_What to do:_ Output the material below in its entirety, exactly as given.

_Information supplied:_
++++++++++++++++++++

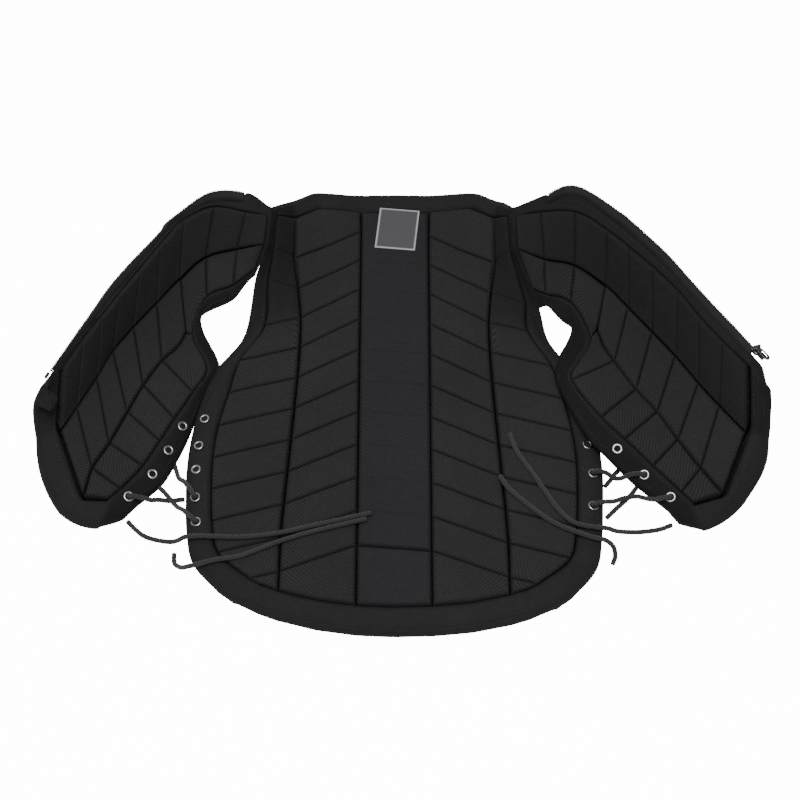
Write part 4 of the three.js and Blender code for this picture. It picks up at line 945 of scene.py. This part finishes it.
def shell_body(panel, uu, vv, parts, widths, shape, seed):
    """Outer cloth: a floor under the pads and a padded border. parts are shares of the way over
    each border, one at the outline and nought at the pocket, and the greatest counts. The border's
    top sinks toward the outline, where a quarter circle turns it under, and another turns it down
    at the pocket. Puckers run across its stitch line."""
    which = parts.argmax(axis=0)[None]
    edge = np.clip(np.take_along_axis(parts, which, 0)[0], 0, 1)
    width = np.take_along_axis(widths, which, 0)[0]
    depth = panel.depth(uu, vv)
    flat = panel.point(uu, vv)
    lie = np.minimum(BORDER["drop"] + BORDER["sink"] * edge, depth * 0.4)
    half = (depth - lie) / 2
    outer = fillet((1 - edge) * width, np.minimum(shape.border_round, width * 0.4))
    inner = fillet(edge * width, np.minimum(shape.groove_width + 1, width * 0.4))
    line = bump_at(edge * width, SEWN["inner"]) + bump_at((1 - edge) * width, SEWN["outer"])
    soft = np.minimum(depth / FOAM, 1) * outer * inner
    swell = shape.border_swell * np.sin(np.clip(edge, 0, 1) * math.pi)
    ripple = (shape.waves * 2.2 * wander(flat, 42, seed) + 0.5 * wander(flat, 13, seed + 5)) * soft
    inner_drop = np.minimum(shape.groove_depth, depth * 0.5) * shape.border_share
    turn_under = half * 0.92 * (1 - outer)
    top = -lie - turn_under - inner_drop * (1 - inner) + (swell - 0.9 * line) * soft + ripple
    pocket = edge <= 0
    top_points = panel.at(uu, vv, np.where(pocket, FLOOR - depth, top))
    bottom = np.where(pocket, -depth, -depth + turn_under)
    # The shade mask is painted shade: whole on the pocket's floor under the pads, and darker where the border
    # dips beside them, along its sewn lines and on faces turned from the light.
    shade = np.where(pocket, 1.0, np.maximum((1 - inner) * 0.6 + 0.3 * line, panel.shadow(uu, vv)).clip(0, 1))
    points, quads = slab(top_points, panel.at(uu, vv, bottom))
    return points, quads, arc_map(top_points), np.tile(shade.ravel(), 2)


def border_places(start, end, count):
    """Places over a border from start to end, close together at both turns and the last one just
    short of the pocket's own line at end."""
    t = (1 - np.cos(np.linspace(0, math.pi, count))) / 2 * 0.998
    return start + (end - start) * t


def back_shell_body(shape):
    """The back's shell: u and v lines close together in the borders and even in the pocket."""
    side = border_places(-5, -4, 14)
    u = np.concatenate([side, np.linspace(-4, 4, 65), -side[::-1]])
    neck = border_places(0, 1, 12)
    hem = border_places(HEM_EDGE, POCKET_END, 14)[::-1]
    uu, vv = np.meshgrid(u, np.concatenate([neck, np.linspace(1, POCKET_END, 97), hem]))
    parts = np.stack([np.abs(uu) - 4, 1 - vv, vv - POCKET_END])
    sign, full = np.sign(uu + 1e-9), np.zeros_like(vv)
    widths = np.stack([
        length_of(BACK.point(5 * sign, vv) - BACK.point(4 * sign, vv)),
        length_of(BACK.point(uu, full) - BACK.point(uu, full + 1)),
        length_of(BACK.point(uu, full + HEM_EDGE) - BACK.point(uu, full + POCKET_END)),
    ])
    return shell_body(BACK, uu, vv, parts, widths, shape, 3)


def zip_border(panel, v):
    """The width of a front's border at its zip edge."""
    return length_of(panel.point(0 * v, v) - panel.point(0 * v + 1, v))


def zip_edge(panel, v):
    """Where a front's cloth ends short of its zip teeth: from the corner of the neck on, the zip's
    reach as a share of the border."""
    return smoothstep(v, 1, 1.3) * np.minimum(ZIP["reach"] / zip_border(panel, v), 0.6)


def front_shell_body(name, shape):
    """A front's shell, whose first lines across follow the zip's edge."""
    panel = FRONTS[name]
    row_length = span(panel, (2, 0), (2, 1))
    start, gap = SEAM_BAND / row_length, SEAM_GAP / row_length
    v = np.concatenate([
        border_places(gap, start, 8),
        np.linspace(start, POCKET_ROW, 120),
        border_places(FRONT_EDGE, POCKET_ROW, 14)[::-1],
    ])
    edge_at = zip_edge(panel, v)[:, None]
    near_zip = edge_at + (1 - edge_at) * border_places(0, 1, 12)[None]
    rest = np.concatenate([np.linspace(1, 4, 31), border_places(5, 4, 14)[::-1]])
    uu = np.concatenate([near_zip, np.tile(rest, (len(v), 1))], axis=1)
    vv, zip_at = (np.tile(column, (1, uu.shape[1])) for column in (v[:, None], edge_at))
    parts = np.stack([(1 - uu) / (1 - zip_at), uu - 4, vv - POCKET_ROW, (start - vv) / (start - gap)])
    full = np.zeros_like(vv)
    widths = np.stack([
        length_of(panel.point(zip_at, vv) - panel.point(full + 1, vv)),
        length_of(panel.point(full + 5, vv) - panel.point(full + 4, vv)),
        length_of(panel.point(uu, full + FRONT_EDGE) - panel.point(uu, full + POCKET_ROW)),
        full + SEAM_BAND,
    ])
    return shell_body(panel, uu, vv, parts, widths, shape, 11 if name == "left" else 17)


# Lines on panels.
def border_height(panel, u, v):
    """The top of a border: down by the drop and by the sink times its share from the pocket."""
    if panel is BACK:
        edge = np.maximum.reduce([np.abs(u) - 4, 1 - v, v - POCKET_END, 0 * v])
    else:
        edge = np.maximum.reduce([1 - u, u - 4, v - POCKET_ROW, 0 * v])
    return -np.minimum(BORDER["drop"] + BORDER["sink"] * edge, panel.depth(u, v) * 0.4)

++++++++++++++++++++

_The answer:_
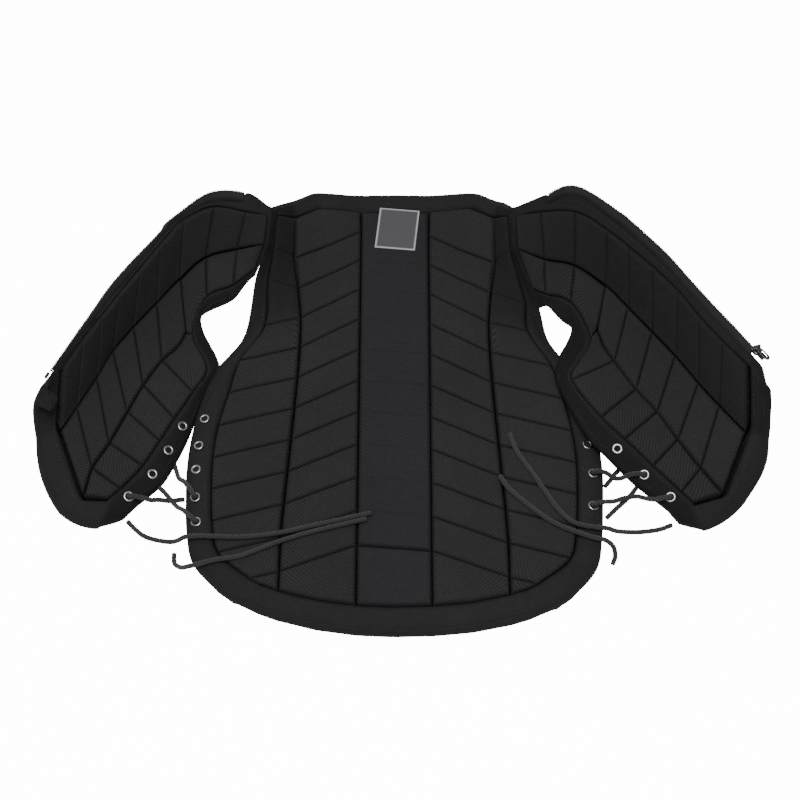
Write part 4 of the three.js and Blender code for this picture. It picks up at line 945 of scene.py. This part finishes it.
def shell_body(panel, uu, vv, parts, widths, shape, seed):
    """Outer cloth: a floor under the pads and a padded border. parts are shares of the way over
    each border, one at the outline and nought at the pocket, and the greatest counts. The border's
    top sinks toward the outline, where a quarter circle turns it under, and another turns it down
    at the pocket. Puckers run across its stitch line."""
    which = parts.argmax(axis=0)[None]
    edge = np.clip(np.take_along_axis(parts, which, 0)[0], 0, 1)
    width = np.take_along_axis(widths, which, 0)[0]
    depth = panel.depth(uu, vv)
    flat = panel.point(uu, vv)
    lie = np.minimum(BORDER["drop"] + BORDER["sink"] * edge, depth * 0.4)
    half = (depth - lie) / 2
    outer = fillet((1 - edge) * width, np.minimum(shape.border_round, width * 0.4))
    inner = fillet(edge * width, np.minimum(shape.groove_width + 1, width * 0.4))
    line = bump_at(edge * width, SEWN["inner"]) + bump_at((1 - edge) * width, SEWN["outer"])
    soft = np.minimum(depth / FOAM, 1) * outer * inner
    swell = shape.border_swell * np.sin(np.clip(edge, 0, 1) * math.pi)
    ripple = (shape.waves * 2.2 * wander(flat, 42, seed) + 0.5 * wander(flat, 13, seed + 5)) * soft
    inner_drop = np.minimum(shape.groove_depth, depth * 0.5) * shape.border_share
    turn_under = half * 0.92 * (1 - outer)
    top = -lie - turn_under - inner_drop * (1 - inner) + (swell - 0.9 * line) * soft + ripple
    pocket = edge <= 0
    top_points = panel.at(uu, vv, np.where(pocket, FLOOR - depth, top))
    bottom = np.where(pocket, -depth, -depth + turn_under)
    # The shade mask is painted shade: whole on the pocket's floor under the pads, and darker where the border
    # dips beside them, along its sewn lines and on faces turned from the light.
    shade = np.where(pocket, 1.0, np.maximum((1 - inner) * 0.6 + 0.3 * line, panel.shadow(uu, vv)).clip(0, 1))
    points, quads = slab(top_points, panel.at(uu, vv, bottom))
    return points, quads, arc_map(top_points), np.tile(shade.ravel(), 2)


def border_places(start, end, count):
    """Places over a border from start to end, close together at both turns and the last one just
    short of the pocket's own line at end."""
    t = (1 - np.cos(np.linspace(0, math.pi, count))) / 2 * 0.998
    return start + (end - start) * t


def back_shell_body(shape):
    """The back's shell: u and v lines close together in the borders and even in the pocket."""
    side = border_places(-5, -4, 14)
    u = np.concatenate([side, np.linspace(-4, 4, 65), -side[::-1]])
    neck = border_places(0, 1, 12)
    hem = border_places(HEM_EDGE, POCKET_END, 14)[::-1]
    uu, vv = np.meshgrid(u, np.concatenate([neck, np.linspace(1, POCKET_END, 97), hem]))
    parts = np.stack([np.abs(uu) - 4, 1 - vv, vv - POCKET_END])
    sign, full = np.sign(uu + 1e-9), np.zeros_like(vv)
    widths = np.stack([
        length_of(BACK.point(5 * sign, vv) - BACK.point(4 * sign, vv)),
        length_of(BACK.point(uu, full) - BACK.point(uu, full + 1)),
        length_of(BACK.point(uu, full + HEM_EDGE) - BACK.point(uu, full + POCKET_END)),
    ])
    return shell_body(BACK, uu, vv, parts, widths, shape, 3)


def zip_border(panel, v):
    """The width of a front's border at its zip edge."""
    return length_of(panel.point(0 * v, v) - panel.point(0 * v + 1, v))


def zip_edge(panel, v):
    """Where a front's cloth ends short of its zip teeth: from the corner of the neck on, the zip's
    reach as a share of the border."""
    return smoothstep(v, 1, 1.3) * np.minimum(ZIP["reach"] / zip_border(panel, v), 0.6)


def front_shell_body(name, shape):
    """A front's shell, whose first lines across follow the zip's edge."""
    panel = FRONTS[name]
    row_length = span(panel, (2, 0), (2, 1))
    start, gap = SEAM_BAND / row_length, SEAM_GAP / row_length
    v = np.concatenate([
        border_places(gap, start, 8),
        np.linspace(start, POCKET_ROW, 120),
        border_places(FRONT_EDGE, POCKET_ROW, 14)[::-1],
    ])
    edge_at = zip_edge(panel, v)[:, None]
    near_zip = edge_at + (1 - edge_at) * border_places(0, 1, 12)[None]
    rest = np.concatenate([np.linspace(1, 4, 31), border_places(5, 4, 14)[::-1]])
    uu = np.concatenate([near_zip, np.tile(rest, (len(v), 1))], axis=1)
    vv, zip_at = (np.tile(column, (1, uu.shape[1])) for column in (v[:, None], edge_at))
    parts = np.stack([(1 - uu) / (1 - zip_at), uu - 4, vv - POCKET_ROW, (start - vv) / (start - gap)])
    full = np.zeros_like(vv)
    widths = np.stack([
        length_of(panel.point(zip_at, vv) - panel.point(full + 1, vv)),
        length_of(panel.point(full + 5, vv) - panel.point(full + 4, vv)),
        length_of(panel.point(uu, full + FRONT_EDGE) - panel.point(uu, full + POCKET_ROW)),
        full + SEAM_BAND,
    ])
    return shell_body(panel, uu, vv, parts, widths, shape, 11 if name == "left" else 17)


# Lines on panels.
def border_height(panel, u, v):
    """The top of a border: down by the drop and by the sink times its share from the pocket."""
    if panel is BACK:
        edge = np.maximum.reduce([np.abs(u) - 4, 1 - v, v - POCKET_END, 0 * v])
    else:
        edge = np.maximum.reduce([1 - u, u - 4, v - POCKET_ROW, 0 * v])
    return -np.minimum(BORDER["drop"] + BORDER["sink"] * edge, panel.depth(u, v) * 0.4)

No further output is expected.